Chile’s government, which has pledged to establish a state lithium firm to develop the ultralight battery metal, hopes to establish a model for the company by the end of the year, mining minister Marcela Hernando told local paper La Tercera on Sunday.
The South American country is the world’s second-largest producer of lithium, a key component for electric car batteries, with its domestic industry currently dominated by two private firms Albemarle Corp and SQM.
However, the government of new leftist President Gabriel Boric, like administrations in Mexico and Argentina, is keen to get more closely involved in the booming market for lithium, which has seen prices soar over the last year.
Hernando said a specialized group was being formed to define the best design to operate the company.

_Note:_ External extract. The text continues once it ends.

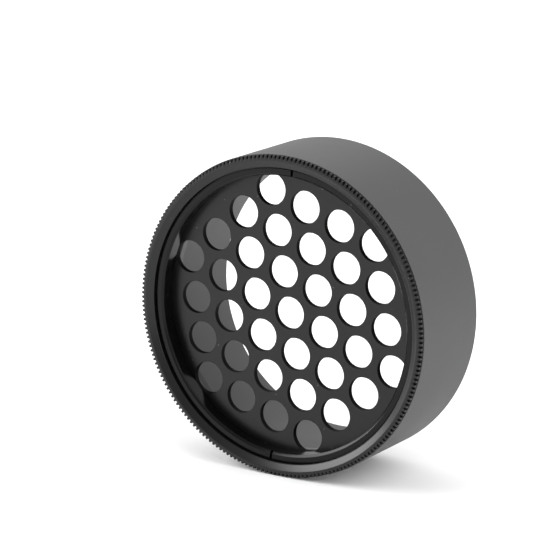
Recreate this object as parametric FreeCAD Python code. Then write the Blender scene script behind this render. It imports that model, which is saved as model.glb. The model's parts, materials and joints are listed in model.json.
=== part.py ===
"""Grid-fronted snoot end: a short turned sleeve that carries a perforated disc behind a knurled ring.

Axes: +Z up, the bore runs along Y, and the perforated front faces -Y.
Origin: on the bore axis, in the plane of the shoulder that seats against the light.
Each station along the axis is a distance forward of that shoulder, so its y is the negative of it.
"""
import FreeCAD, Part
import math
import os

# Driving dimensions, in millimetres and degrees
HOLE_PITCH = 8.8
HOLE_RADIUS = 3.48
HOLE_RINGS = 3
PATTERN_TURN = 9.92

BORE_RADIUS = 30.1
GRID_BORE_RADIUS = 29.75
SLEEVE_RADIUS = 34.35
SLEEVE_LENGTH = 22.3
EDGE_CHAMFER = 0.15

SPIGOT_RADIUS = 31.0
SPIGOT_LENGTH = 3.7
SPIGOT_CHAMFER = 0.35
RELIEF_WIDTH = 0.6
RELIEF_DEPTH = 0.5

DISC_FRONT = 18.45
DISC_THICKNESS = 1.2
DISC_RADIUS = 31.3

SEAT_PLAY = 0.05
THREAD_CLEARANCE = 0.05

RING_REAR = 15.4
RING_BARREL_RADIUS = 32.95
RING_THREAD_RADIUS = 31.6
RING_MOUTH_RADIUS = 31.75
RING_CREST_RADIUS = 33.0
RING_FRONT = 23.25
RING_MOUTH_DEPTH = 0.85
RING_SHELF_CHAMFER = 0.4
SOCKET_END_GAP = 0.3

KNURL_TEETH = 216
KNURL_TIP_RADIUS = 34.2
KNURL_ROOT_RADIUS = 33.58
KNURL_BEVEL = 0.12

RETAINER_HEIGHT = 3.2
RETAINER_RELIEF = 0.3
RETAINER_CHAMFER_RADIAL = 0.5
RETAINER_CHAMFER_AXIAL = 0.4
SLOT_WIDTH = 0.55
SLOT_DEPTH = 1.0
SLOT_TURN = 85.3

# Stations worked out from the dimensions above
DISC_BACK = DISC_FRONT - DISC_THICKNESS
RING_SHELF = DISC_BACK - SEAT_PLAY
RING_FLANGE = SLEEVE_LENGTH + SEAT_PLAY
RETAINER_REAR = DISC_FRONT + SEAT_PLAY
RETAINER_FRONT = RETAINER_REAR + RETAINER_HEIGHT
SOCKET_FLOOR = RING_REAR - SOCKET_END_GAP
SOCKET_RADIUS = RING_BARREL_RADIUS + THREAD_CLEARANCE

AXIS_START = FreeCAD.Vector(0, 0, 0)
AXIS = FreeCAD.Vector(0, 1, 0)


def turned(profile):
    """Solid of revolution about the bore axis, from a closed list of (radius, station) corners."""
    corners = [FreeCAD.Vector(radius, -station, 0) for radius, station in profile]
    wire = Part.makePolygon(corners + corners[:1])
    return Part.Face(wire).revolve(AXIS_START, AXIS, 360)


def polar(radius, station, angle):
    """Point at an angle seen from the front, counted from +X towards +Z."""
    turn = math.radians(angle)
    return FreeCAD.Vector(radius * math.cos(turn), -station, radius * math.sin(turn))


def hole_centres():
    """Centres of a hexagonal pattern of close-packed holes, row by row."""
    centres = []
    for row in range(-HOLE_RINGS, HOLE_RINGS + 1):
        count = 2 * HOLE_RINGS + 1 - abs(row)
        for place in range(count):
            across = (place - (count - 1) / 2) * HOLE_PITCH
            along = row * HOLE_PITCH * math.sqrt(3) / 2
            # The pattern's corners point straight up before it is turned
            centres.append((math.hypot(across, along), math.degrees(math.atan2(across, along))))
    return [(radius, angle + PATTERN_TURN) for radius, angle in centres]


def sleeve():
    """Plain outer tube with the threaded spigot at the rear and the socket for the ring in front."""
    return turned([
        (BORE_RADIUS, -SPIGOT_LENGTH),
        (SPIGOT_RADIUS - SPIGOT_CHAMFER, -SPIGOT_LENGTH),
        (SPIGOT_RADIUS, -SPIGOT_LENGTH + SPIGOT_CHAMFER),
        (SPIGOT_RADIUS, -RELIEF_WIDTH),
        (SPIGOT_RADIUS - RELIEF_DEPTH, -RELIEF_WIDTH),
        (SPIGOT_RADIUS - RELIEF_DEPTH, 0),
        (SLEEVE_RADIUS - EDGE_CHAMFER, 0),
        (SLEEVE_RADIUS, EDGE_CHAMFER),
        (SLEEVE_RADIUS, SLEEVE_LENGTH),
        (SOCKET_RADIUS, SLEEVE_LENGTH),
        (SOCKET_RADIUS, SOCKET_FLOOR),
        (BORE_RADIUS, SOCKET_FLOOR),
    ])


def knurled_blank():
    """Toothed plate as thick as the ring's flange."""
    corners = []
    for tooth in range(KNURL_TEETH):
        angle = 360 * tooth / KNURL_TEETH
        half_step = 180 / KNURL_TEETH
        corners.append(polar(KNURL_TIP_RADIUS, RING_FLANGE, angle))
        corners.append(polar(KNURL_ROOT_RADIUS, RING_FLANGE, angle + half_step))
    wire = Part.makePolygon(corners + corners[:1])
    return Part.Face(wire).extrude(FreeCAD.Vector(0, RING_FLANGE - RING_FRONT, 0))


def front_ring():
    """Knurled ring that screws into the sleeve and holds the disc on its inner shelf."""
    envelope = turned([
        (GRID_BORE_RADIUS, RING_REAR),
        (RING_BARREL_RADIUS, RING_REAR),
        (RING_BARREL_RADIUS, RING_FLANGE),
        (KNURL_TIP_RADIUS, RING_FLANGE),
        (KNURL_TIP_RADIUS, RING_FRONT - KNURL_BEVEL),
        (RING_CREST_RADIUS, RING_FRONT),
        (RING_MOUTH_RADIUS, RING_FRONT - RING_MOUTH_DEPTH),
        (RING_THREAD_RADIUS, RING_FRONT - RING_MOUTH_DEPTH),
        (RING_THREAD_RADIUS, RING_SHELF),
        (GRID_BORE_RADIUS + RING_SHELF_CHAMFER, RING_SHELF),
        (GRID_BORE_RADIUS, RING_SHELF - RING_SHELF_CHAMFER),
    ])
    barrel_zone = Part.makeCylinder(RING_BARREL_RADIUS, RING_FRONT, AXIS_START, -AXIS)
    return envelope.common(knurled_blank().fuse(barrel_zone)).removeSplitter()


def grid_disc():
    """Thin round plate with the hexagonal pattern of round holes."""
    base = FreeCAD.Vector(0, -DISC_FRONT, 0)
    plate = Part.makeCylinder(DISC_RADIUS, DISC_THICKNESS, base, AXIS)
    drills = []
    for radius, angle in hole_centres():
        start = polar(radius, DISC_FRONT + 1, angle)
        drills.append(Part.makeCylinder(HOLE_RADIUS, DISC_THICKNESS + 2, start, AXIS))
    return plate.cut(Part.makeCompound(drills))


def retaining_ring():
    """Threaded ring that holds the disc down, turned down to its thread's root at the front.

    Two driver slots lie across its front face.
    """
    outer = RING_THREAD_RADIUS - THREAD_CLEARANCE
    ring = turned([
        (GRID_BORE_RADIUS, RETAINER_REAR),
        (outer, RETAINER_REAR),
        (outer, RETAINER_FRONT - RETAINER_RELIEF),
        (outer - RETAINER_RELIEF, RETAINER_FRONT - RETAINER_RELIEF),
        (outer - RETAINER_RELIEF, RETAINER_FRONT),
        (GRID_BORE_RADIUS + RETAINER_CHAMFER_RADIAL, RETAINER_FRONT),
        (GRID_BORE_RADIUS, RETAINER_FRONT - RETAINER_CHAMFER_AXIAL),
    ])
    corner = FreeCAD.Vector(-outer - 1, -RETAINER_FRONT - 1, -SLOT_WIDTH / 2)
    slot = Part.makeBox(2 * outer + 2, SLOT_DEPTH + 1, SLOT_WIDTH, corner)
    slot.rotate(AXIS_START, AXIS, -SLOT_TURN)
    return ring.cut(slot)


def export(name, shape):
    """Write one sub-part as a solid."""
    shape = shape.Solids[0] if len(shape.Solids) == 1 else shape
    shape.exportStep("parts/" + name + ".step")
    print(name, shape.isValid(), len(shape.Solids), round(shape.Volume, 1), shape.BoundBox)


os.makedirs("parts", exist_ok=True)
export("sleeve", sleeve())
export("front_ring", front_ring())
export("grid_disc", grid_disc())
export("retaining_ring", retaining_ring())
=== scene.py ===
"""Looks of a grid-fronted snoot end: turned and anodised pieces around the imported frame.

Profiles are lists of (radius, station) in millimetres. A station is a distance forward of the rear
shoulder, so it is the negative of the frame's y. The perforated front faces -Y.
"""

import bmesh
import bpy
import json
import math
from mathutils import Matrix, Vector


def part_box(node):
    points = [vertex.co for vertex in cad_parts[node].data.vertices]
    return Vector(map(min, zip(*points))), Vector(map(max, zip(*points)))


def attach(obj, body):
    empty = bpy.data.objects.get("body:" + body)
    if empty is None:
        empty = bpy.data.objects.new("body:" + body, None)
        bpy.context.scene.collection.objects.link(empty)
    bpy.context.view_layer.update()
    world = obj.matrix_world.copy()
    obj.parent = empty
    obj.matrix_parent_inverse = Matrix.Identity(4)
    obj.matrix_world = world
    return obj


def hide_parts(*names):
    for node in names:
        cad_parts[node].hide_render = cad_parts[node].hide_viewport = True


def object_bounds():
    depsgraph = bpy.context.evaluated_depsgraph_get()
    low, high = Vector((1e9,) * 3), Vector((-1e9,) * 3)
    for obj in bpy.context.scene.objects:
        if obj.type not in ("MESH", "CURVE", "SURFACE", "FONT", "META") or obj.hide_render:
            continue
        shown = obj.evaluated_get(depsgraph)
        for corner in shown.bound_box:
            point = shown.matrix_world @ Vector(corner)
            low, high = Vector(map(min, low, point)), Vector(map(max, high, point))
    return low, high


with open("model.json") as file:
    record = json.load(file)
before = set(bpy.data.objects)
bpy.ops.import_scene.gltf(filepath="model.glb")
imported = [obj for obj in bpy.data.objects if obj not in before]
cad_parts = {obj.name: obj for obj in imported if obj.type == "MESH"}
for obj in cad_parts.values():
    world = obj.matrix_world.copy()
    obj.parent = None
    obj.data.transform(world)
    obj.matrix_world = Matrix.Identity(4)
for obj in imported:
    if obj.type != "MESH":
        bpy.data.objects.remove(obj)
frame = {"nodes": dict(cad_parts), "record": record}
cad_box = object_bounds()

MM = 0.001
TAU = 2 * math.pi


# ---------------------------------------------------------------- sizes read from the frame

def extent(node):
    """Outer radius, rear station and front station of a CAD node, in millimetres."""
    low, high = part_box(node)
    return high.x / MM, -high.y / MM, -low.y / MM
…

“We hope to have the proposal for how this company will be as an institution and the business model in which it will operate before the end of the year,” she said.
The minister reiterated that the government was open to the participation of private capital in the firm, although with the State as the main shareholder.
President Boric, who came into office in March, said during the election campaign that Chile should not commit the “historic mistake” of privatizing its resources again and reiterated his interest in creating the company for the development of lithium.
Hernando added that lithium would not be included in the plans to apply a mining royalty, as part of an ambitious tax agenda promoted by the government.
“The evaluations we have made is that it is very complex since lithium is an industry that is not very mature,” she said.